Required task: Only the lines from the one containing "make_lower_case()" down to the one containing "import math" should be printed, exactly as they stand, ends included.

****

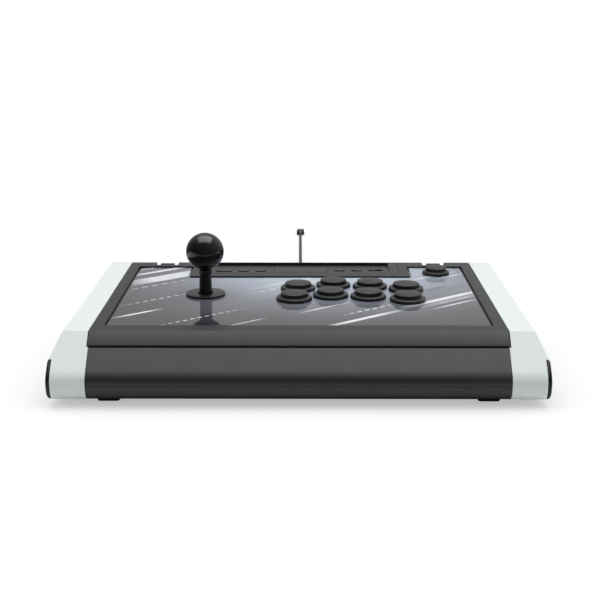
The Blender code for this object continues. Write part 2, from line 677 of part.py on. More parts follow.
# ---- stick ----
def make_stick_mount():
    """Mounting plate, housing with its square gate, and the switch board inside it."""
    x, v = STICK
    top = PLATE_BOTTOM - GAP
    plate = slab(rectangle(x - 32.5, x + 32.5, v - 47.0, v + 47.0), top - 1.6, top)
    plate_piece = add_piece("stick_mount_plate", plate, "steel", panel_frame)
    cut(plate_piece, slab(circle(14.5, 24, STICK), -20.0, 5.0), "mount_plate_hole")

    high, low = top - 1.6 - GAP, -38.0
    box = slab(rectangle(-30.0, 30.0, -30.0, 30.0), low, high)
    housing = add_piece("stick_housing", box, "black_cap", panel_frame, (x, v, 0.0))
    cavity = slab(rectangle(-27.0, 27.0, -27.0, 27.0), low + 2.0, high - 2.4)
    cut(housing, cavity, "housing_cavity", (x, v, 0.0))
    openings = joined(slab(circle(14.5, 24), high - 4.0, high + 4.0),
                      slab(rounded_rectangle(25.6, 25.6, 3.0), low - 4.0, low + 4.0))
    cut(housing, openings, "housing_openings", (x, v, 0.0))
    bosses = [slab(rectangle(-4.5, 4.5, *sorted((side * 14.9, side * 28.0))), -18.0, high - 1.0)
              for side in (-1, 1)]
    fuse(housing, joined(*bosses), "housing_bosses", (x, v, 0.0))
    bore = moved(turned([(TRUNNION + GAP, -20.0), (TRUNNION + GAP, 20.0)], 12),
                 (0.0, 0.0, PIVOT_H), TO_Y)
    cut(housing, bore, "housing_bores", (x, v, 0.0))

    board = slab(rectangle(-26.5, 26.5, -26.5, 26.5), -26.6, -25.0)
    switches = add_piece("stick_switches", board, "board_green", panel_frame, (x, v, 0.0))
    cut(switches, slab(circle(13.5, 24), -40.0, 0.0), "switch_board_hole", (x, v, 0.0))
    blocks = []
    for quarter in range(4):
        block = slab(rectangle(16.5, 22.5, -9.0, 9.0), -35.4, -26.4)
        blocks.append(moved(block, rotation=Matrix.Rotation(quarter * math.pi / 2, 4, "Z")))
    fuse(switches, joined(*blocks), "switch_blocks", (x, v, 0.0))


def make_gimbal():
    """Ring that tilts left and right in the housing and carries the shaft's cross pins."""
    ring = turned_ring([(9.5, -2.5), (13.0, -2.5), (13.0, 2.5), (9.5, 2.5)], 24)
    gimbal = add_piece("stick_gimbal", ring, "steel", tilt_pivot)
    for side in (-1, 1):
        stub = moved(turned([(TRUNNION, 12.0), (TRUNNION, 19.0)], 12),
                     rotation=Matrix.Rotation(-side * math.pi / 2, 4, "X"))
        fuse(gimbal, stub, "gimbal_trunnion")
    bore = moved(turned([(TRUNNION + GAP, -15.0), (TRUNNION + GAP, 15.0)], 12), rotation=TO_X)
    cut(gimbal, bore, "gimbal_bores")


def make_stick():
    base = -PIVOT_H
    hub = 6.0
    shaft = turned([(SHAFT_RADIUS, -31.0), (SHAFT_RADIUS, -4.0), (hub, -4.0), (hub, 4.0),
                    (SHAFT_RADIUS, 4.0), (SHAFT_RADIUS, base + 35.6)], 16)
    piece = add_piece("stick_shaft", shaft, "steel", stick_pivot)
    fuse(piece, moved(turned([(TRUNNION, -12.6), (TRUNNION, 12.6)], 12), rotation=TO_X), "shaft_pins")

    bore = SHAFT_RADIUS + GAP
    centre = base + BALL_CENTRE_H
    levels = [math.radians(a) for a in range(-70, 87, 12)]
    cover_top = centre + BALL_RADIUS * math.sin(levels[0]) - GAP
    cover = turned_ring([(bore, 4.6), (COVER_RADIUS + 0.25, 4.6), (COVER_RADIUS + 0.2, base + 2.0),
                         (COVER_RADIUS - 0.1, cover_top), (bore, cover_top)], 24)
    add_piece("shaft_cover", cover, "ball_black", stick_pivot)

    profile = [(BALL_RADIUS * math.cos(a), centre + BALL_RADIUS * math.sin(a)) for a in levels]
    ball_piece = add_piece("ball_top", turned(profile, 24), "ball_black", stick_pivot)
    socket = turned([(bore, centre - 30.0), (bore, centre - 3.8)], 16)
    cut(ball_piece, socket, "ball_socket")

    actuator = turned_ring([(bore, -26.0), (8.2, -26.0), (8.2, -20.0), (5.5, -18.6), (bore, -18.6)], 20)
    add_piece("stick_actuator", actuator, "black_cap", stick_pivot)
    add_spring()


def add_spring():
    """Return spring round the shaft between the pivot and the actuator."""
    turns, per_turn, radius, top, bottom = 4, 10, 6.4, -5.0, -17.6
    curve = bpy.data.curves.new("stick_spring", "CURVE")
    curve.dimensions = "3D"
    curve.bevel_depth = 0.6 * MM
    curve.bevel_resolution = 1
    curve.use_fill_caps = True
    spline = curve.splines.new("POLY")
    count = turns * per_turn + 1
    spline.points.add(count - 1)
    for i, point in enumerate(spline.points):
        angle = 2 * math.pi * i / per_turn
        height = top + (bottom - top) * i / (count - 1)
        place = Vector((radius * math.cos(angle), radius * math.sin(angle), height)) * MM
        point.co = (*place, 1.0)
    spring = bpy.data.objects.new("stick_spring", curve)
    bpy.context.scene.collection.objects.link(spring)
    spring.parent = stick_pivot
    curve.materials.append(finishes["steel"])


def make_dust_washer():
    """Washer that lies on the sheet; its hole is long up the slope to leave the shaft's travel."""
    edge = 0.4
    levels = [(0.0, edge), (edge, 0.0), (WASHER_THICK - edge, 0.0), (WASHER_THICK, edge)]
    rings = [[(x, y, z) for x, y in circle(WASHER_RADIUS - inward, 32)] for z, inward in levels]
    washer = add_piece("dust_washer", loft(rings), "button_black", panel_frame,
                       (*STICK, GAP - ART_RECESS))
    half = COVER_RADIUS + 0.65
    hole = rounded_rectangle(2 * half, 2 * (half + WASHER_SHIFT), half - 0.05)
    cut(washer, slab(hole, -3.0, 5.0), "washer_hole", (*STICK, GAP - ART_RECESS))


# ---- cable ----
def add_tube(name, route, count):
    """Cable along a smooth curve through the route's points."""
    curve = bpy.data.curves.new(name, "CURVE")
    curve.dimensions = "3D"
    curve.bevel_depth = CABLE_RADIUS * MM
    curve.bevel_resolution = 2
    curve.use_fill_caps = True
    spline = curve.splines.new("POLY")
    points = smooth_points(route, count)
    spline.points.add(count - 1)
    for point, place in zip(spline.points, points):
        point.co = (*(place * MM), 1.0)
    tube = bpy.data.objects.new(name, curve)
    bpy.context.scene.collection.objects.link(tube)
    curve.materials.append(finishes["cable_black"])


def smooth_points(route, count):
    """Evenly spaced points of a Catmull-Rom curve through the route."""
    knots = [Vector(p) for p in route]
    knots = [2 * knots[0] - knots[1]] + knots + [2 * knots[-1] - knots[-2]]
    fine = []
    steps = 40
    for a, b, c, d in zip(knots, knots[1:], knots[2:], knots[3:]):
        for step in range(steps):
            t = step / steps
            fine.append(0.5 * (2 * b + (c - a) * t + (2 * a - 5 * b + 4 * c - d) * t ** 2
                               + (3 * b - a - 3 * c + d) * t ** 3))
    fine.append(knots[-2])
    reach = [0.0]
    for before, after in zip(fine, fine[1:]):
        reach.append(reach[-1] + (after - before).length)
    points = []
    k = 0
    for i in range(count):
        wanted = reach[-1] * i / (count - 1)
        while k < len(reach) - 2 and reach[k + 1] < wanted:
            k += 1
        part = (wanted - reach[k]) / (reach[k + 1] - reach[k])
        points.append(fine[k].lerp(fine[k + 1], min(max(part, 0.0), 1.0)))
    return points


FLOOR_Z = CABLE_RADIUS + 0.1
OUT_ROUTE = [(0.0, RELIEF_END_Y + GAP, CABLE_EXIT_Z), (0.0, 178.0, 27.2), (0.1, 188.0, 21.5),
             (0.5, 196.5, 11.0), (1.2, 206.0, 3.6), (1.8, 213.0, FLOOR_Z), (2.0, 220.0, FLOOR_Z)]
BACK_ROUTE = [(2.0, 254.0, 13.5), (2.0, 264.0, 9.5), (1.9, 276.0, 4.2), (1.7, 288.0, FLOOR_Z),
              (1.4, 300.0, FLOOR_Z), (0.5, 350.0, FLOOR_Z), (-0.4, 420.0, FLOOR_Z),
              (-1.3, 500.0, FLOOR_Z), (-2.0, 580.0, FLOOR_Z), (-2.4, 650.0, FLOOR_Z),
              (-2.8, 720.0, FLOOR_Z), (-3.2, 790.0, FLOOR_Z), (-3.5, 845.0, FLOOR_Z),
              (-3.6, 862.0, FLOOR_Z + 0.6), (PLUG_AXIS_X, CABLE_END_Y, PLUG_AXIS_Z)]


def make_cable():
    relief = [(6.6, RELIEF_START_Y), (6.6, RELIEF_START_Y + 2.0), (4.6, RELIEF_START_Y + 3.0),
              (3.9, RELIEF_START_Y + 14.0), (2.9, RELIEF_END_Y)]
    neck = [(4.7, RELIEF_START_Y - 9.0), (4.7, RELIEF_START_Y)]
    piece = moved(turned(neck + relief, 16), (0.0, 0.0, CABLE_EXIT_Z), TO_Y)
    add_piece("strain_relief", piece, "rubber")
    add_tube("cable_run_out", OUT_ROUTE, 9)
    coil = [(COIL_INNER, 1.5), (COIL_INNER + 1.5, 0.0), (COIL_OUTER - 1.5, 0.0), (COIL_OUTER, 1.5),
            (COIL_OUTER, COIL_HEIGHT - 1.5), (COIL_OUTER - 1.5, COIL_HEIGHT),
            (COIL_INNER + 1.5, COIL_HEIGHT), (COIL_INNER, COIL_HEIGHT - 1.5)]
    add_piece("cable_coil", turned_ring(coil, 24), "cable_black", at=(*COIL_CENTRE, 0.1))
    add_tube("cable_run_back", BACK_ROUTE, 56)
    grip_start = CABLE_END_Y + GAP
    grip = [(4.0, 2.6, 0.0), (11.0, 7.6, 5.0), (11.6, 8.0, 8.0), (11.6, 8.0, 24.0), (10.6, 7.0, 25.0)]
    rings = []
    for width, height, along in grip:
        outline = rounded_rectangle(width, height, min(width, height) * 0.3, 2)
        rings.append([(PLUG_AXIS_X + x, grip_start + along, PLUG_AXIS_Z + z) for x, z in outline])
    plug = add_piece("usb_plug", loft(rings), "cable_black")
    shell_half_width, shell_half_height, shell_start, shell_end = 6.0, 2.2, 24.0, 42.0
    shell = rectangle(PLUG_AXIS_X - shell_half_width, PLUG_AXIS_X + shell_half_width,
                      grip_start + shell_start, grip_start + shell_end)
    fuse(plug, slab(shell, PLUG_AXIS_Z - shell_half_height, PLUG_AXIS_Z + shell_half_height),
         "plug_shell")


clear_scene()
finishes = make_finishes()
hinge_y, hinge_z = panel_to_world(HINGE_V, HINGE_H)
lid_pivot = add_empty("lid_pivot", (0.0, hinge_y, hinge_z), tilt=PANEL_TILT)
panel_frame = add_empty("panel_frame", (0.0, -HINGE_V, -HINGE_H), lid_pivot)
bay_frame = add_empty("bay_frame", (0.0, BAY_FRONT_V, -BAY_LIP), panel_frame, -PANEL_TILT)
tilt_pivot = add_empty("tilt_pivot", (*STICK, PIVOT_H), panel_frame)
stick_pivot = add_empty("stick_pivot", (0.0, 0.0, 0.0), tilt_pivot)

make_lower_case()
make_base_plate()
make_wings()
make_side_caps()
make_feet()
make_main_board()
make_catch_magnet()
make_hinges()
make_top_frame()
make_art_panel()
make_panel_plate()
make_control_strip()
make_controls()
make_buttons()
make_stick_mount()
make_gimbal()
make_stick()
make_dust_washer()
make_cable()
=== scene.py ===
"""Looks of the arcade joystick panel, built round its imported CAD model. Everything is in metres.

World frame: +X to the player's right, +Y away from the player, +Z up, feet on Z = 0.
Panel frame: x across, v up the slope from the top's front edge, h square out of the panel.
Bay frame: level, x across, y back from the control bay's front edge, z up from its floor.
"""
import json
import math

import bmesh
import bpy
from mathutils import Matrix, Vector


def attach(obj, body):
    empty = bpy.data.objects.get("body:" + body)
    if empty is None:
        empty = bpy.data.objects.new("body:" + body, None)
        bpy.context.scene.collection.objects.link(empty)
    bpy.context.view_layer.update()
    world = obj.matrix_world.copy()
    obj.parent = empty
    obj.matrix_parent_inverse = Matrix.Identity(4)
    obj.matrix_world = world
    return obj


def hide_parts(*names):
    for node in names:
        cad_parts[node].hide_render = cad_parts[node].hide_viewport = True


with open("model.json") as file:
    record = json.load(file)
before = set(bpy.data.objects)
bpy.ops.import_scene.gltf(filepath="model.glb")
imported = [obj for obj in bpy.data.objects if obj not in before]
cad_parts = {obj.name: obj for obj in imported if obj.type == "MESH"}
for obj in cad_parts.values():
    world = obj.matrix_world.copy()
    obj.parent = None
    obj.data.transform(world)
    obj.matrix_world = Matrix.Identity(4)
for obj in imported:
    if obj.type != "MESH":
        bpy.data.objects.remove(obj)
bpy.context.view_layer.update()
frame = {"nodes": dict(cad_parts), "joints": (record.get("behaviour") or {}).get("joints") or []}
nodes = frame["nodes"]
joints = {joint["name"]: joint for joint in frame["joints"]}

# ---- frames of reference ----
HINGE_V = 0.2505                 # the lid's hinge axis in the panel frame
HINGE_H = -0.006
BAY_FRONT_V = 0.212
BAY_LIP = 0.0002

across = Vector((1.0, 0.0, 0.0))
up_slope = Vector(joints["stick_left_right"]["axis"]).normalized()
out = across.cross(up_slope)
hinge = Vector(joints["lid_hinge"]["pos_m"])
front_edge = hinge - up_slope * HINGE_V - out * HINGE_H
turn = Matrix((across, up_slope, out)).transposed().to_4x4()
WORLD = Matrix.Identity(4)
PANEL = Matrix.Translation(front_edge) @ turn
BAY = Matrix.Translation(PANEL @ Vector((0.0, BAY_FRONT_V, -BAY_LIP)))
TO_X = Matrix.Rotation(math.pi / 2, 4, "Y")      # turns the z axis onto x
TO_Y = Matrix.Rotation(-math.pi / 2, 4, "X")     # turns the z axis onto y


def node_box(name, place=WORLD):
    """Lowest and highest corner of a CAD node, in the given frame."""
    to_local = place.inverted()
    points = [to_local @ vertex.co for vertex in nodes[name].data.vertices]
    return Vector(map(min, zip(*points))), Vector(map(max, zip(*points)))


def node_middle(name, place=WORLD):
    low, high = node_box(name, place)
    return (low + high) / 2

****

Right answer:
make_lower_case()
make_base_plate()
make_wings()
make_side_caps()
make_feet()
make_main_board()
make_catch_magnet()
make_hinges()
make_top_frame()
make_art_panel()
make_panel_plate()
make_control_strip()
make_controls()
make_buttons()
make_stick_mount()
make_gimbal()
make_stick()
make_dust_washer()
make_cable()
=== scene.py ===
"""Looks of the arcade joystick panel, built round its imported CAD model. Everything is in metres.

World frame: +X to the player's right, +Y away from the player, +Z up, feet on Z = 0.
Panel frame: x across, v up the slope from the top's front edge, h square out of the panel.
Bay frame: level, x across, y back from the control bay's front edge, z up from its floor.
"""
import json
import math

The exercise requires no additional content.